LDIE-FDNet: Lightweight dynamic image enhancement-enabled real-time fatigue driving detection network

Aiming at the imbalance between accuracy and real-time of existing fatigue driving detection models, and the accuracy is lower in low illumination, an LDIE-FDNet (Lightweight Dynamic Image Enhancement-Enabled Real-time Fatigue Driving Detection Network) is designed. Enhance the image by MSR-LIENET (Multi-Scale Retinex-Based Low-Light Image Enhancement Network); Through GSConv_C3k2 module, lightweight design, efficient capture of remote context information, reduction of parameters and calculation, and variable convolution kernel design and feature segmentation and mosaic are adopted to enhance feature extraction ability; Through DHFAR-Net (Dynamic Hierarchical Feature Aggregation and Reconstruction Network), combined with DySample and SDI (Semantic and Detail Infusion), the semantic information and detail information are enhanced. Through multi-level feature fusion, the model can better capture the information of various targets, reduce the situation of missing detection and false detection, thus improving the overall detection effect, and does not need high-resolution boot features as input.
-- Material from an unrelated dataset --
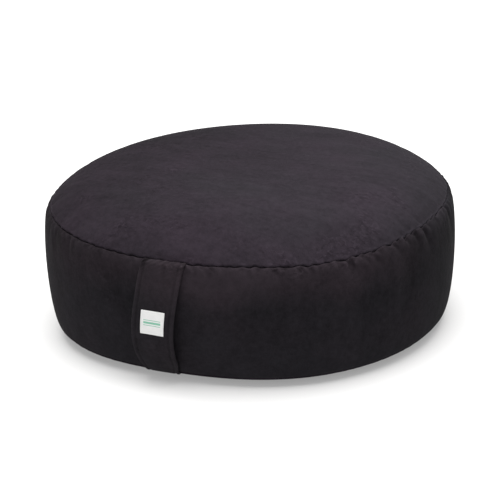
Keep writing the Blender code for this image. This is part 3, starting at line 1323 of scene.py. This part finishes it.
    def creases(self) -> list[Gather]:
        """Sharp creases beside the top seam: one in each gather, and small ones in between.

        Returns:
            The creases, with sizes in mm.
        """
        shortest, share = self.sharp_run
        sharp = []
        for gather in self.form.gathers:
            depth, width = self.sharp_depth * gather.depth, self.sharp_width * gather.width
            sharp.append(Gather(gather.around, depth, width, shortest + share * gather.run, gather.lean))
        rng = np.random.default_rng(self.seed)
        around = 0.0
        while around < 360.0:
            depth = self.pucker_strength(around) * rng.uniform(*self.fine_depth)
            width = rng.uniform(*self.fine_width)
            run = rng.uniform(*self.fine_run)
            sharp.append(Gather(around, depth, width, run, rng.uniform(*self.fine_lean)))
            around += rng.uniform(*self.fine_pitch)
        return sharp

    def add_creases(self) -> None:
        """Crease the cloth beside the top seam, less on the panel than on the band."""
        degrees = self.degrees()
        below = self.from_top[:, None] / MM
        depth = np.zeros(self.grid.shape[:2])
        for crease in self.creases():
            turn = np.mod(degrees - crease.around + 180.0, 360.0) - 180.0
            along = np.radians(turn)[None] * self.form.belly_radius / MM
            near = np.flatnonzero(np.abs(along[0]) < self.crease_reach)
            side = np.abs(along[:, near] - crease.lean * np.maximum(below, 0.0)) / crease.width
            ridges = fading(side - self.crease_ridge_place, self.crease_ridge_width)
            valley = np.exp(-(side**self.crease_sharpness)) - self.crease_ridge * ridges
            band = valley * self.form.dent_along(below, crease.run)
            panel = self.panel_crease * fading(along[:, near], crease.width)
            panel = panel * self.form.dent_along(-below, self.panel_crease_run * crease.run)
            depth[:, near] += crease.depth * np.where(below > 0.0, band, panel)
        depth[self.foot_seam :] = 0.0
        self.crease_depth = depth
        self.grid -= grid_normals(self.grid) * depth[..., None] * MM

    def pull_seams_in(self) -> None:
        """Sink both stitching lines between round lips, deeper in some places than in others."""
        degrees = self.degrees()
        strength = self.seam_wander_least + WANDERING.at(degrees)
        wander = SEAM_WANDER.round(self.columns) * strength * self.seam_wander
        risen = wander - self.seam_drop + LIFTED.at(degrees)
        self.grid[..., 2] += fading(self.from_top, self.seam_wander_reach)[:, None] * risen[None]
        normals = grid_normals(self.grid)
        seams = ((self.top_seam, self.from_top, TOP_PULL), (self.foot_seam, self.from_foot, FOOT_PULL))
        for ring, distances, uneven in seams:
            inward = -unit(normals[ring - 2] + normals[min(ring + 2, len(normals) - 1)])
            pull = self.pull_mean - SOFTLY_PULLED.at(degrees) + self.pull_uneven * uneven.round(self.columns)
            pull = np.clip(pull, 0.0, self.pull_most)
            falloff = fading(distances, self.groove_width)
            self.grid += self.groove * falloff[:, None, None] * pull[None, :, None] * inward[None]

    def press_lips(self) -> None:
        """Press the band's cloth up against the panel's, so that the crease between them is narrow."""
        degrees = self.degrees()
        lip = fading(self.from_top - self.lip_place, self.lip_width) * (self.from_top > 0)
        tight = 1.0 + (self.lip_loose + LOOSE_LIP.at(degrees)) * LIP_TIGHTNESS.round(self.columns)
        rise = np.clip((self.lip_rise + COVERING_LIP.at(degrees)) * tight, 0.0, self.lip_most)
        self.grid[..., 2] += lip[:, None] * rise[None]

    def offset(self, rows: slice, distance: np.ndarray) -> np.ndarray:
        """Some of the rings, moved out along the skin's normals.

        Args:
            rows: which rings.
            distance: how far, for each of these rings.

        Returns:
            The moved points and their painted shade with wear, and crush, by ring and column.
        """
        normals = grid_normals(self.grid)[rows]
        return np.concatenate([self.grid[rows] + normals * distance[:, None, None], self.looks[rows]], -1)


@dataclass(frozen=True)
class NapShadeAndWear:
    """Painted shade and light that follow the cloth's form, with its worn and crushed nap. Creases are in mm,
    places in degrees.
    """

    full_valley: float = 1.2
    full_ridge: float = 0.6
    crease_painted_shade: float = 0.20
    ridge_light: float = 0.24
    rim_painted_shade: float = 0.11
    rim_reach: float = 24 * MM
    rim_turns_at: float = -9.0
    rim_turns_over: float = 12.0
    right_rim_painted_shade: float = 0.13
    right_rim_reach: float = 48 * MM
    lip_painted_shade: float = 0.20
    lip_place: float = 2.5 * MM
    lip_width: float = 3 * MM
    lip_until: float = 36.0
    lip_ends_over: float = 5.0
    far_end_painted_light: float = 0.7
    far_end_place: float = 4 * MM
    far_end_width: float = 9 * MM
    groove_width: float = 1.5 * MM
    vague_painted_light: float = 0.9
    dash_painted_light: float = 0.7
    dash_gain: float = 1.6
    crush_least: float = 0.25
    crush_on_panel: float = 45 * MM
    crush_on_band: float = 12 * MM

    def tone(self, skin: Skin, edge: np.ndarray, turned: np.ndarray) -> np.ndarray:
        """How much lighter or darker the nap is painted: painted shade and painted light.

        Args:
            skin: the creased skin.
            edge: each ring's distance from the top seam, below 0 on the panel.
            turned: each column's place, from -180 to 180.

        Returns:
            The tone by ring and column, above 0 where lighter.
        """
        # Painted shade in the creases' valleys; the ridges lighter as worn nap and as painted highlight.
        valley = np.clip(skin.crease_depth / self.full_valley, 0.0, 1.0)
        ridge = np.clip(-skin.crease_depth / self.full_ridge, 0.0, 1.0)
        # Painted shade along the panel's rim beside the top seam, darker to the right and lighter to the
        # left.
        turning = np.tanh((turned - self.rim_turns_at) / self.rim_turns_over)
        rim = self.rim_painted_shade * fading(edge, self.rim_reach) * turning
        right_rim = self.right_rim_painted_shade * RIGHT_END.at(turned) * fading(edge, self.right_rim_reach)
        rim = (rim + right_rim) * (edge < 0.0)
        # Painted shade on the band's lip at the front.
        front_left = 1.0 / (1.0 + np.exp((np.abs(turned) - self.lip_until) / self.lip_ends_over))
        lip = fading(edge - self.lip_place, self.lip_width) * front_left
        # Painted light on the band's folds at the far right end.
        far_end = FAR_END.at(turned) * (edge > 0.0) * fading(edge - self.far_end_place, self.far_end_width)
        # Painted light in the seam's groove, at both ends and in dashes, lifting its shade.
        vague = VAGUE_LEFT.at(turned) + VAGUE_RIGHT.at(turned)
        dashes = np.clip(self.dash_gain * SEAM_DASHES.round(skin.columns), 0.0, 1.0)
        groove = fading(edge, self.groove_width) * (self.vague_painted_light * vague + self.dash_painted_light * dashes)
        creased = self.ridge_light * ridge - self.crease_painted_shade * valley
        return creased - rim - self.lip_painted_shade * lip + self.far_end_painted_light * far_end + groove

    def marks(self, skin: Skin) -> np.ndarray:
        """Note the nap's painted shade and light, darker in a crease and lighter on a ridge, and where it is
        crushed beside the top seam.

        Args:
            skin: the creased skin.

        Returns:
            Painted shade and light with wear, and crush, by ring and column, as in POINT_VALUES.
        """
        edge = skin.from_top[:, None]
        turned = np.mod(skin.degrees() + 180.0, 360.0) - 180.0
        used = self.crush_least + MOST_USED.at(turned)
        reach = np.where(edge < 0.0, self.crush_on_panel, self.crush_on_band)
        return np.stack([self.tone(skin, edge, turned), fading(edge, reach) * used], -1)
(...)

It has lower reasoning delay, memory occupation, floating-point operation times, and parameter number; Through the PIoU (Powerfull-IoU) loss function, IoU is calculated pixel by pixel, which can better optimize the positioning of rotating rectangular frames and deal with high aspect ratio targets, reduce the overlap of background areas and improve the detection effect. Finally, a fatigue driving detection model including maximum closing time (MCT) and maximum yawn duration (MYD) is proposed. Experiments show that mAP increases by 0.6% to 99.2, Params reduce by 24%, GFLOPs increase by 14.3% and FPS increases by 23.1% on the YawDD data set. On the DMS data set, mAP increased by 0.7% to 92.9, Params reduce by 24%, GFLOPs increased by 14.3%, and FPS increased by 20.5%. The proposed method enhances both accuracy and efficiency in fatigue detection while effectively balancing precision with real-time performance.